Wir, die Redner und Organisatoren, hatten eine Kneipe für uns abgesperrt. Die Stimmung da drin war ganz anders als die auf dem Platz - den Riesenspaß draußen mit Performances und Parodien haben wir gar nicht mitgekriegt. Bei uns war es sehr angespannt. Wir wussten alle nicht, wann wir dran waren, und wurden hin und her kommandiert. Wir stolperten hinter ihnen her, aus der Kneipe raus, auf den Lkw und von dort auf die Bühne. Die Hochstimmung kam für uns erst hinterher. Nach meiner Rede stand ich draußen mit Bärbel Bohley. Markus Wolf kam zu uns und sagte, dass wir doch ab jetzt zusammenarbeiten müssten. Da ist Bärbel emotional hochgegangen, und wir haben uns abgewandt."
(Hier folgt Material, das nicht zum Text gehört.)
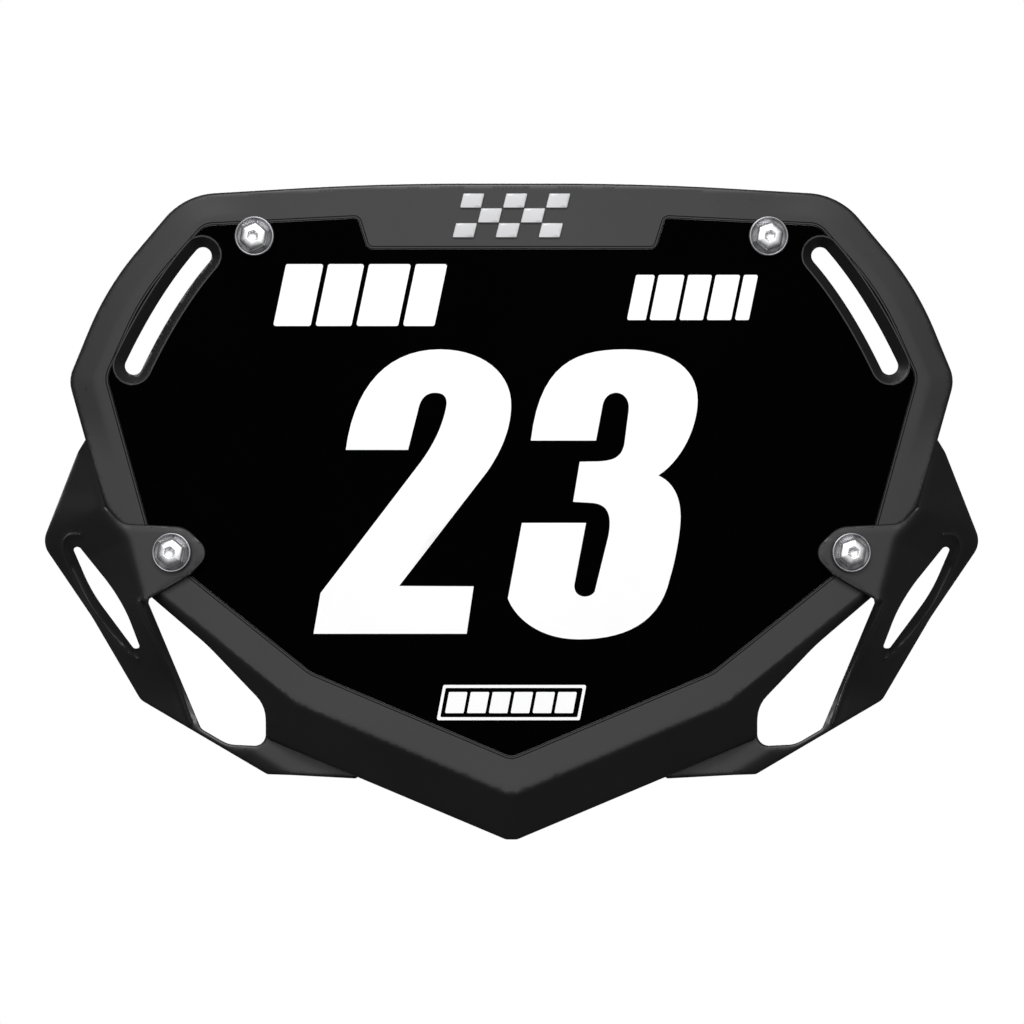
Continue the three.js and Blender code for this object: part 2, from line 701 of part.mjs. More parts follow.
// A closed loop in the YZ plane: through the tray, behind the panel, and round the bar.
function strapLoop(sign) {
  const path = (offset) => {
    const front = FRONT_Y + bow(STRAP_X) + 4.45 - offset;
    const leg = STRAP_LEG_Z + offset;
    const shape = new THREE.Shape();
    const corner = 1.5 + offset;
    shape.moveTo(front + corner, -leg);
    shape.lineTo(0, -leg);
    shape.absarc(0, 0, leg, -Math.PI / 2, Math.PI / 2, false);
    shape.lineTo(front + corner, leg);
    shape.absarc(front + corner, leg - corner, corner, Math.PI / 2, Math.PI, false);
    shape.lineTo(front, -leg + corner);
    shape.absarc(front + corner, -leg + corner, corner, Math.PI, Math.PI * 1.5, false);
    return shape;
  };
  const shape = path(STRAP_THICK / 2);
  shape.holes.push(path(-STRAP_THICK / 2));
  const loop = new THREE.ExtrudeGeometry(shape, {
    depth: STRAP_WIDTH,
    bevelEnabled: false,
    curveSegments: 6,
  });
  // The shape's own x and y become Y and Z, and the extrusion runs along X.
  const turn = new THREE.Matrix4().makeBasis(
    new THREE.Vector3(0, 1, 0),
    new THREE.Vector3(0, 0, 1),
    new THREE.Vector3(1, 0, 0),
  );
  return loop.applyMatrix4(turn).translate(sign * STRAP_X - STRAP_WIDTH / 2, 0, 0);
}

function strapTail(sign) {
  const length = 19;
  const thick = 1.4;
  const underside = STRAP_LEG_Z + STRAP_THICK / 2 + GAP;
  return new THREE.BoxGeometry(STRAP_WIDTH - 1, length, thick).translate(
    sign * STRAP_X,
    2 - length / 2,
    underside + thick / 2,
  );
}

for (const [side, sign] of SIDES) {
  addPiece("bar_pad_" + side, barPad(sign), RUBBER);
  addPiece("strap_" + side, strapLoop(sign), WEBBING);
  addPiece("strap_tail_" + side, strapTail(sign), WEBBING);
}

export default plateGroup;
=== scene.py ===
"""Looks of a race number plate for the crossbar of a BMX handlebar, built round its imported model.

Lengths inside the sections are millimetres, in the model's own frame: X to the viewer's right, -Y out
of the front face, Z up. Each mesh is turned to metres once, when it is made.
"""

import math

import bpy
import numpy as np
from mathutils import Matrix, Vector
from mathutils.geometry import delaunay_2d_cdt


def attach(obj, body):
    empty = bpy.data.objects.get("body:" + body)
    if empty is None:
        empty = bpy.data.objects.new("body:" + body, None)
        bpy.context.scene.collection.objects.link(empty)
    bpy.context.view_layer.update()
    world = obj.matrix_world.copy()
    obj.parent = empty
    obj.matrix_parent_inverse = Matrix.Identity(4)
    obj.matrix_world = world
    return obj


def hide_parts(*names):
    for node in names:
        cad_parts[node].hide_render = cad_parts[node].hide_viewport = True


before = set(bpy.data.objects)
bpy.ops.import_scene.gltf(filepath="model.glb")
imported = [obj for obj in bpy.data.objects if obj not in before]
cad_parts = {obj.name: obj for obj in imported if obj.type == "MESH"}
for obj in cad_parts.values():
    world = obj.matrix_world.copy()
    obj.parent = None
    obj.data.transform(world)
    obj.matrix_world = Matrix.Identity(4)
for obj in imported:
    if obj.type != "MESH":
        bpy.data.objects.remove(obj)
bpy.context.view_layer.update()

scene = bpy.context.scene
scene.view_settings.view_transform = "Standard"

# ---- Camera ----
# Square on to the front face, with parallel sight lines, so the whole plate shows its true outline.
camera_data = bpy.data.cameras.new("front_camera")
camera_data.type = "ORTHO"
camera_data.ortho_scale = 0.27616
camera = bpy.data.objects.new("front_camera", camera_data)
camera.location = (0.00013, -1.5, -0.04046)
camera.rotation_euler = (math.radians(90), 0, 0)
scene.collection.objects.link(camera)
scene.camera = camera


def add_node(tree, kind, links=None, **settings):
    """Adds a node; links maps an input's name or number to a value or to another node's output."""
    node = tree.nodes.new(kind)
    for name, value in settings.items():
        setattr(node, name, value)
    for key, value in (links or {}).items():
        if isinstance(value, bpy.types.NodeSocket):
            tree.links.new(value, node.inputs[key])
        else:
            node.inputs[key].default_value = value
    return node


def linear(hex_colour):
    """An sRGB colour such as "#2a2a2b" as linear red, green, blue and alpha."""
    srgb = np.array([int(hex_colour[i : i + 2], 16) / 255 for i in (1, 3, 5)])
    return (*np.where(srgb <= 0.04045, srgb / 12.92, ((srgb + 0.055) / 1.055) ** 2.4), 1.0)


# ---- Studio ----
# A pale surround, a pale floor below the plate, and three large soft boxes: one square on to the face,
# which makes the forward faces the lightest, one above it and one behind. The floor sends no light back
# to the plate, so that the black moulding stays dark.
world = bpy.data.worlds.new("studio")
world.use_nodes = True
scene.world = world
backdrop = world.node_tree.nodes["Background"]
seen = add_node(world.node_tree, "ShaderNodeLightPath").outputs["Is Camera Ray"]
strength = add_node(world.node_tree, "ShaderNodeMapRange", {0: seen, "To Min": 0.08, "To Max": 1.0})
world.node_tree.links.new(strength.outputs[0], backdrop.inputs["Strength"])
backdrop.inputs["Color"].default_value = (1, 1, 1, 1)


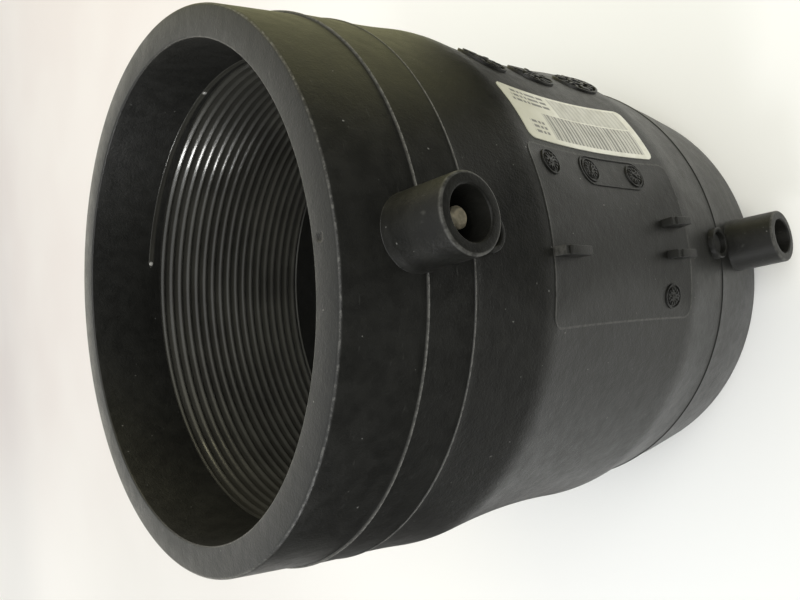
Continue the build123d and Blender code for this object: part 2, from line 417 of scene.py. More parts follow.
# %% Helpers for flat marks
def wrap(bm, azimuth, place):
    """Bends a flat mark round the waist, at an azimuth from -Y towards +X and a place from the top."""
    for vert in bm.verts:
        angle = radians(azimuth - 90) + vert.co.x / waist_radius
        level = height(place) + vert.co.y
        distance = waist_at(level) + vert.co.z
        vert.co = (distance * cos(angle), distance * sin(angle), level)
    face_outwards(bm)
    return bm


def slice_flat(bm, width, length, spacing):
    """Cuts a flat mark across and along, so that it can bend."""
    for axis, size in ((0, width), (1, length)):
        cuts = int(size / spacing)
        for cut in range(1, cuts):
            place, normal = Vector((0, 0, 0)), Vector((0, 0, 0))
            place[axis] = -size / 2 + cut * size / cuts
            normal[axis] = 1
            bmesh.ops.bisect_plane(bm, geom=bm.verts[:] + bm.edges[:] + bm.faces[:], dist=0.0001,
                                   plane_co=place, plane_no=normal)


def rounded_sheet(width, length, corner, segments=6):
    """A flat rectangle with round corners, as one face."""
    bm = bmesh.new()
    bmesh.ops.create_grid(bm, x_segments=1, y_segments=1, size=0.5)
    bmesh.ops.scale(bm, vec=(width, length, 1), verts=bm.verts)
    bevel(bm, bm.verts[:], corner, segments, affect="VERTICES")
    return bm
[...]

Joachim Tschirner, geboren 1948. Ab 1975 arbeitete er bei der Defa als Redakteur für Dokumentarfilme, ab 1980 als Regisseur.

"Ich befürchtete, dass wir am Alex keinen Parkplatz mehr bekommen würden. Also machten sich meine Familie, Freunde und ich morgens um halb neun von Pankow aus mit der U-Bahn auf den Weg in Richtung Alexanderplatz. Die Nervosität im Vorfeld war groß, es gab ja viele ungeklärte Fragen: Was machen wir, wenn da tausende Menschen kommen? Wir hatten uns in der Gruppe sogar noch überlegt, die Veranstaltung auf den Nachmittag zu schieben, weil das Warenhaus am Alex bis 14 Uhr offen hatte und wir den Leuten nicht auf den Wecker gehen wollten.

Als wir dann aus der U-Bahn stiegen, war das sehr aufregend, überall standen Menschen. Gegen Mittag stieg ich über einen Lkw-Hänger auf die Bühne. Ich hatte nichts dabei außer einem verschmierten Zettel mit Stichpunkten. ,Was sollte ich den Leuten überhaupt noch erzählen?', fragte ich mich. Als ich dann auf der Bühne stand, kam blitzartig die ganze Wut dieser Zeit in mir hoch, die einen dann auch in die Lage versetzt, vor so einer riesigen Menschenmenge zu reden.

Die Reaktionen auf den Text waren sehr direkt, es gab Ovationen. Dass gerade etwas Historisches passiert ist, war mir nicht klar. Das merkt man erst Jahre später.

Wir fuhren nach Hause, luden Freunde ein und blieben die ganze Nacht wach. Aber es war nicht die Zeit, sich zurückzulehnen: Es ging ja erst los."

"So viel wie in diesen Wochen ist in unserem Land noch nie geredet worden, miteinander geredet worden, noch nie mit dieser Leidenschaft, mit so viel Zorn und Trauer und mit so viel Hoffnung." Die Schriftstellerin Christa Wolf gab die Stimmung wieder, bei Stephan Heyms Worten "Es ist, als habe einer die Fenster aufgestoßen", bricht die Menge in Jubel aus. "Sprechen ist nicht genug", sagt Heym - beim Sprechen ist es nicht geblieben.

Initiator der Kundgebung war das Neue Forum, das im September 1989 gegründete Oppositionsbündnis. Es meldete die Veranstaltung an und pochte auf das in der DDR-Verfassung verankerte, aber nie gewährte Grundrecht auf Versammlungs-, Meinungs- und Pressefreiheit.

Die Polizei trat kaum auf. Neben den oppositionellen Rednern wie Jens Reich, Christa Wolf und Jan Joseph Liefers traten auch der Generaloberst a. D. für Staatssicherheit, Markus Wolf, und der 1. Sekretär der SED-Bezirksleitung Berlin, Günter Schabowski, auf die Bühne. Die Idee dahinter war, Demokratie tatsächlich stattfinden zu lassen und also auch Befürworter des Systems auf die Bühne zu holen.

Im Neuen Forum hatte es Diskussionen über die Rednerliste gegeben, man war dann aber einig, dass die Systemfreunde sich selbst delegitimieren würden.

Das Publikum hat sie denn auch kaum zu Wort kommen lassen: "Die wurden ausgebuht", sagt Jens Reich, Mitbegründer des Neuen Forums. Markus Wolf etwa bemühte sich, die Demonstranten davon zu überzeugen, dass die SED wandelbar sei: "Nur so, durch Überzeugung und harte, sehr harte Arbeit kann diese Partei ihre Rolle in der neuen Etappe unserer gesellschaftlichen Entwicklung spielen."

Eine neue Etappe sollte es geben - aber nicht so, wie Wolf es vermutlich gemeint hat.